If you are new to our Financing Not Fundraising blog series, the series is about how nonprofits must break out of the narrow view that traditional FUNDRAISING (individual donor appeals, events, foundation grants) will completely fund all of their activities.  Instead, they must create a broader, more strategic approach to securing the overall FINANCING necessary to create social change. You can read the entire series here.

And, if you want to learn more about how to apply the concepts of Financing Not Fundraising to your nonprofit, join us for our Financing Not Fundraising webinar on November 9th, 2011.

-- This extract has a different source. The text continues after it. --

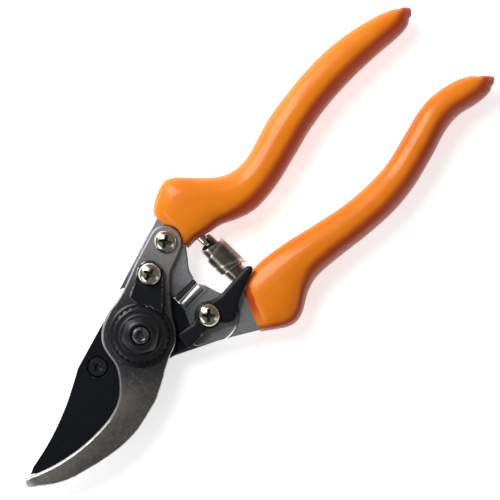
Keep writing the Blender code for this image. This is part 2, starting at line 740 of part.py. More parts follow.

If you want to break free of the exhausting cycle of fundraising, a key step is to start being brutally honest with funders. Here are the top 5 lies you have to stop telling donors:

  1. X% of your donation goes to the program
    The distinction between “program expenses” and “overhead” is, at best, meaningless and, at worst, destructive. You cannot have a program without staff, technology, space, systems, evaluation, research and development. It is magical thinking to say that you can separate money spent on programs from money spent on the support of programs. Donors need to understand, and you need to explain to them, that “overhead” is not a dirty word. A nonprofit exists to deliver programs. And everything the organization does helps to make those programs better, stronger, bigger, more effective.
  2.  

  3. We can do the same program with less money
    No you can’t. You know you can’t. You are already scraping by. Don’t accept a check from a donor who wants all the bells and whistles you explained in your pitch, but at a lower cost. Explain the true costs, including administrative costs, of getting results. Politely, but firmly, explain to them that an inferior investment will yield an inferior result. If they simply can’t afford the price tag, then encourage them to find fellow funders to co-invest with.
  4.  

  5. We can start a new program that doesn’t fit with our mission or strategy
    Yes that big, fat check a donor is holding in front of you looks very appealing. But if it takes your organization in a different direction than your strategy or your core competencies require, accepting it is a huge mistake. Nonprofits must constantly ensure that money and mission are aligned. Otherwise the organization will be scattered in countless directions with an exhausted staff and confused donor base. Don’t let a donor take you down that road.
  6.  

  7. We can grow without additional staff or other resources
    Nonprofit staff truly excel at working endless hours with very few resources. They have perfected the concept of doing more and more with less and less. But someday that road must end. Nonprofit leaders have to be honest with donors when their staff and resources are at capacity. Because eventually program results will suffer and the donor will receive little in return for their investment.
  8.  

  9. 100% of our board is committed to our organization
    If that’s true, then you are a true minority in the nonprofit sector. Every nonprofit board I know has some dead  wood. Members who ignore fundraising duties, don’t contribute to meetings, miss meetings, take the organization on tangents are always present. It’s a fact that funders want to see every board member contributing. But instead of perpetuating the myth that 100% is an achievable reality, be honest with funders. Tell them that you continually analyze each individual board member’s contributions (financial, intellectual, time) and have a clear plan for addressing deficiency, including: coaching, peer pressure, training, asking for resignations. Getting to 100% is probably never realistic, it is far better to demonstrate that you are tirelessly working toward 90%.

Stop the madness. We need to stop telling funders what they want to hear and then cursing them behind their backs when they set  unrealistic expectations. Funders must be made to understand the harsh realities of the nonprofit sector if they are ever to be expected to help bring change.